I came across this here.
Assuming that this is a true statement and not an experts' small joke, what makes circuits with digits (say with 0,1 bit machine codes) "analog"?
I came across this here.
Assuming that this is a true statement and not an experts' small joke, what makes circuits with digits (say with 0,1 bit machine codes) "analog"?
Counter question: Can you name any circuit, that is NOT made from analog parts? And further, what is a digital part?
The basic components of any (integrated) circuit are transistors. While they can be configured to act in a digital way (On/Off), they are analog, they have characteristic curves, transient behaviours like rise times and such.
One could say "digital" is just a quantized way of looking at "analog".
Nothing in the physical world is digital.
As far as signals are concerned, digital signals only exist inside a computer (or on a piece of paper perhaps). In order to actually interact with or experience a digital signal it MUST be turned into something physical, i.e. an analog signal.
Example. A spoken word starts analog an analog signal in your glottis. It can be digitized into a digital signal and than processed, transmitted, received, stored, etc. Interestingly enough, each of these steps require something physical and so they are all executed in the analog domain.
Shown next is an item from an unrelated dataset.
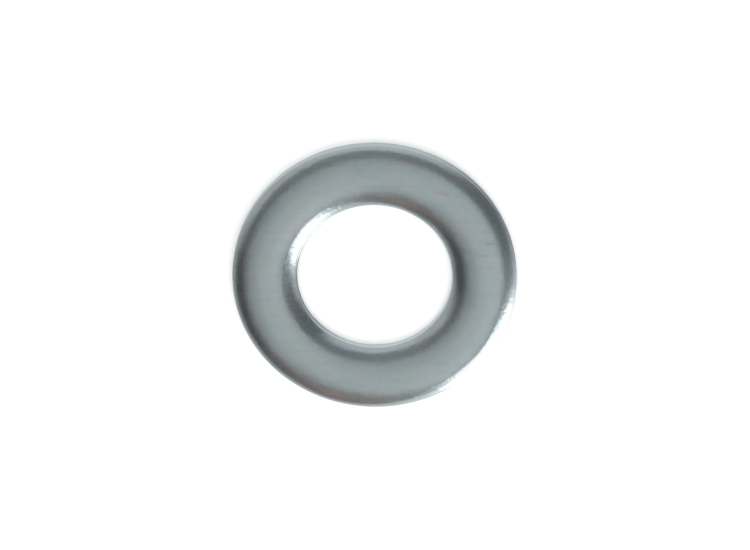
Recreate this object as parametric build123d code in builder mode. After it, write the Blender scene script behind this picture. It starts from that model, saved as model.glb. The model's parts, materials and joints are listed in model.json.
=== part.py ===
from build123d import *
import os
from math import sin, cos, radians

# ---------------------------------------------------------------------------
# Flat washer, M12 light series, stamped from 1.6 mm steel strip, zinc plated.
#
# Frame: +Z is the bore axis.  The origin is on that axis, in the plane of the
# flat seat (the burr side), so the washer stands on Z = 0 with its rounded
# (die-rolled) face upwards.  All dimensions are in millimetres.
#
# The washer is one piece of steel.  A compound die cuts the outside and the
# bore in one stroke, so on both edges the metal is drawn down on the same
# face (the die roll), then sheared clean (the land), and then it breaks away
# (the fracture zone) with a slight taper to the burr side.
# ---------------------------------------------------------------------------

# driving dimensions
outside_diameter = 23.9      # M12 light series: 24 nominal, 23.48 minimum
bore_diameter = 13.0         # M12 clear hole: 13.0 to 13.27
thickness = 1.6              # 1.4 to 1.8

# die roll at the outside edge: four arcs, each tangent to the next.  Two long
# shallow arcs carry the face down slowly, the main roll turns it to 45 degrees
# and a tight corner turns it into the wall.
outer_crown_width = 0.75     # first shallow arc, from the flat ring
outer_crown_angle = 3.2      # slope of the face at the end of it, degrees
outer_shoulder_width = 0.68  # second shallow arc
outer_shoulder_angle = 9.0
outer_roll_radius = 1.80     # main roll, from the shoulder's slope to 45 degrees
outer_corner_radius = 0.09   # last arc, from 45 degrees to the wall

# die roll at the bore, deeper than the outside one
inner_crown_width = 0.83
inner_crown_angle = 4.2
inner_shoulder_width = 0.64
inner_shoulder_angle = 9.7
inner_roll_radius = 2.00
inner_corner_radius = 0.47

# fracture zone and burr-side edge, the same at both walls
fracture_height = 0.42       # from the seat up to the clean sheared land
fracture_taper = 0.05        # radial step over that height
edge_break = 0.08            # burr side, rounded by tumbling

half_turn = 45.0             # slope where main roll and corner arc meet


def roll_width(crown, shoulder, shoulder_angle, main, corner):
    """Radial width of one die roll, from the flat ring to the wall."""
    return (crown + shoulder
            + main * (sin(radians(half_turn)) - sin(radians(shoulder_angle)))
            + corner * (1 - sin(radians(half_turn))))


def arc_radius(width, slope_from, slope_to):
    """Radius of the arc that turns between two slopes over a radial width."""
    return width / (sin(radians(slope_to)) - sin(radians(slope_from)))


outer_radius = outside_diameter / 2
bore_radius = bore_diameter / 2

outer_roll_width = roll_width(outer_crown_width, outer_shoulder_width,
                              outer_shoulder_angle,
                              outer_roll_radius, outer_corner_radius)
inner_roll_width = roll_width(inner_crown_width, inner_shoulder_width,
                              inner_shoulder_angle,
                              inner_roll_radius, inner_corner_radius)

flat_outer = outer_radius - outer_roll_width     # flat ring on the top face
flat_inner = bore_radius + inner_roll_width

foot_outer = outer_radius - fracture_taper       # walls at the burr side
foot_inner = bore_radius + fracture_taper

with BuildPart() as washer:
    # half section in the XZ plane, turned about the bore axis
    with BuildSketch(Plane.XZ) as section:
        with BuildLine() as outline:
            # top face, flat ring
            top = Line((flat_inner, thickness), (flat_outer, thickness))

            # outside edge, from the flat ring down to the wall
            o1 = JernArc(top @ 1, (1, 0),
                         arc_radius(outer_crown_width, 0, outer_crown_angle),
                         -outer_crown_angle)
            o2 = JernArc(o1 @ 1, o1 % 1,
                         arc_radius(outer_shoulder_width, outer_crown_angle,
                                    outer_shoulder_angle),
                         -(outer_shoulder_angle - outer_crown_angle))
            o3 = JernArc(o2 @ 1, o2 % 1, outer_roll_radius,
                         -(half_turn - outer_shoulder_angle))
            o4 = JernArc(o3 @ 1, o3 % 1, outer_corner_radius,
                         -(90 - half_turn))
            o_land = Line(o4 @ 1, (outer_radius, fracture_height))
            o_fracture = Line(o_land @ 1, (foot_outer, edge_break))
            o_foot = ThreePointArc(
                o_fracture @ 1,
                (foot_outer - edge_break * (1 - cos(radians(45))),
                 edge_break * (1 - sin(radians(45)))),
                (foot_outer - edge_break, 0))

            # seat, flat, on the burr side
            seat = Line(o_foot @ 1, (foot_inner + edge_break, 0))

            # bore, from the flat ring down to the wall
            i1 = JernArc(top @ 0, (-1, 0),
                         arc_radius(inner_crown_width, 0, inner_crown_angle),
                         inner_crown_angle)
            i2 = JernArc(i1 @ 1, i1 % 1,
                         arc_radius(inner_shoulder_width, inner_crown_angle,
                                    inner_shoulder_angle),
                         inner_shoulder_angle - inner_crown_angle)
            i3 = JernArc(i2 @ 1, i2 % 1, inner_roll_radius,
                         half_turn - inner_shoulder_angle)
            i4 = JernArc(i3 @ 1, i3 % 1, inner_corner_radius,
                         90 - half_turn)
            i_land = Line(i4 @ 1, (bore_radius, fracture_height))
            i_fracture = Line(i_land @ 1, (foot_inner, edge_break))
            i_foot = ThreePointArc(
                i_fracture @ 1,
                (foot_inner + edge_break * (1 - cos(radians(45))),
                 edge_break * (1 - sin(radians(45)))),
                seat @ 1)
        make_face()
    revolve(axis=Axis.Z)

washer.part.label = "washer"
washer.part.color = Color(0.62, 0.65, 0.66)

os.makedirs("parts", exist_ok=True)
export_step(washer.part, "parts/washer.step")

# ---- summary of the finished piece ----
box = washer.part.bounding_box()
print(f"washer: {box.size.X:.3f} x {box.size.Y:.3f} x {box.size.Z:.3f} mm, "
      f"volume {washer.part.volume:.1f} mm3, valid {washer.part.is_valid}")
print(f"flat ring on the top face: radius {flat_inner:.3f} to {flat_outer:.3f} mm")
print(f"outside land: Z {fracture_height:.3f} to {(o4 @ 1).Y:.3f} mm, "
      f"radius {(o4 @ 1).X:.3f} mm")
print(f"bore land: Z {fracture_height:.3f} to {(i4 @ 1).Y:.3f} mm, "
      f"radius {(i4 @ 1).X:.3f} mm")
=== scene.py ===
import json
import math

import bpy
import numpy as np
from mathutils import Matrix, Vector


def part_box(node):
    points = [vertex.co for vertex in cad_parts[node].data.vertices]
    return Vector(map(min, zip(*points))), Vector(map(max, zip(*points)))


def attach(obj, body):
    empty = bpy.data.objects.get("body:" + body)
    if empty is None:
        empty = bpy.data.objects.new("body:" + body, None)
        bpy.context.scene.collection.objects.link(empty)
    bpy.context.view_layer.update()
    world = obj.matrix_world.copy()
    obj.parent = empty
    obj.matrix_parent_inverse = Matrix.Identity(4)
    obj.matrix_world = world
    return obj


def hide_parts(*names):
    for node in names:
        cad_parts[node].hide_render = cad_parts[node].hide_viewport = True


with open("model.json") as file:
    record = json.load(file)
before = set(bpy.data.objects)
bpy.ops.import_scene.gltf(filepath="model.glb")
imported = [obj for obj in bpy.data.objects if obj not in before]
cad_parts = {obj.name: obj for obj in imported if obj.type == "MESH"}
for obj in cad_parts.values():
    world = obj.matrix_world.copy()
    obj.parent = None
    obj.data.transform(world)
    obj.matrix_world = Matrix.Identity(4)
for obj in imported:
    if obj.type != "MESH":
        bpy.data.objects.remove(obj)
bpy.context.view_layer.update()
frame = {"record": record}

MM = 0.001

# ---------------------------------------------------------------------------
# dimensions, read from the CAD node so that the visual mesh follows it
# ---------------------------------------------------------------------------
lo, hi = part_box("washer")
R_OUT = (hi.x - lo.x + hi.y - lo.y) / 4 / MM        # outside radius, mm
T = (hi.z - lo.z) / MM                              # thickness, mm
Z0 = lo.z / MM                                      # seat plane, mm
bore = next(m for m in frame["record"]["mounts"] if m["name"] == "bore")
R_IN = bore["dims"]["r_mm"]                         # bore radius, mm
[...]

The "digitality" of the signal is just an abstraction layer that makes the analog circuitry easier since it only needs to distinguish between two different states and doesn't need to know that it's a spoken word or something completely different.
In order to actually USE the digital signal, it must be made analog again: as light from a screen, as air motion from the cone of a loudspeaker, voltage at an electrode that stimulates a neuron, etc.
what makes circuits with digits (say with 0,1 bit machine codes) "analog"?
The fact they use a physical quantity. For example the input and output of a NAND gate (which is one of the most basic building block of a CPU) are physical voltages. These voltages can have any value between 0V and the supply voltage. It's considered to part of a "digital circuit" for two reasons: a) we only care if the voltage is above or below a threshold value and not the exact voltage an b) it's only used at certain points in time and the voltage in between doesn't matter.
"Digital Circuit" does NOT mean that the actual parts are digital (they are not), but that the circuit only looks at above/below and only at certain points in time.
The diagram below shows the different voltage thresholds for TTL (transistor-transistor logic) logic 0 and logic 1 values. As you can see, the $y$-axis has an analog voltage, and the valid "low" (logic 0) values are below 0.8V while the valid "high" (logic 1) values are above 2.0V.
The devices we use (whether TTL or other form of logic gates) are inherently in the world and are, thus, analog. It's only the interpretation we put on specific analog values that make them digital.
The diagram comes from here.
Digital machines are made using analog components. And the analog world tends to be discrete if you view it in sufficient detail.
This matters if you buy an expensive record player based on a flawed philosophical idea about «resolution» and «stair cases». For more reality oriented applications it is more about «what can I use this technology for?», and «how should I think about this tool in order to facilitate comprehending it».
Thinking about the voltages inside a cpu or dsp in terms of abstract digital ideals allows us to make and control a machine and behaviour that is vastly more complex than we ever could if we needed to care about clock flank rise time when programming a web page.
There is no such thing as a digital circuit in the real world, except by probabilistic approximation.
All electrical current depends on the movement of charged particles (electrons or ions) which, according to quantum theory, have some non-zero probability of being both outside and inside some circuit component (capacitor or transistor junction, etc.) at any given time. So a "1" or "0" is only a statement of probability.
If you add large enough guard bands, in both voltage levels and measurement time windows, then you can get the error rate low enough that you can pretend or assume a circuit (some probabilistic collection of electrons in motion) is digital, and hopefully not be wrong for as long as the circuit is needed to function.
But any transition through or probability of being inside a guard band region (transition voltage or clock edge, etc.), and thus outside the fully legal "1" or "0" state, is an indication that the circuit is actually analog.
Digital circuits are a human construct which has become widespread because it is so useful. My definition would be that a circuit is digital if information is represented exclusively as discrete (usually binary) signal levels. A key characteristic is that the underlying implementation uses amplifying non-linear elements that settle into one of the allowed discrete levels. This means information can be replicated with (in theory) complete faithfulness even in the presence of appreciable real world noise.
Digital is an abstraction, '1' and '0' are simpler to think about then voltages, currents, depletion regions, doping and bandgaps, but then, so is analogue, we speak of voltages and currents because that is a simpler thing to reason about then fields and waves and Maxwell, which is in simpler to reason about then QM.
All models lie, some are useful.
When engineering you need to be asking if you are working at the correct level of abstraction all the time, does the 'digital model' apply in this case or do I need to go down and look at the eye diagram, but also, can I go up and view this as software instead of digital logic?
And yes, you can trivially build 'digital' things out of analogue components, digital just means we have defined a range of (analogue) values that we consider logic '1', a range that we consider logic '0' and consider everything else to be indeterminate.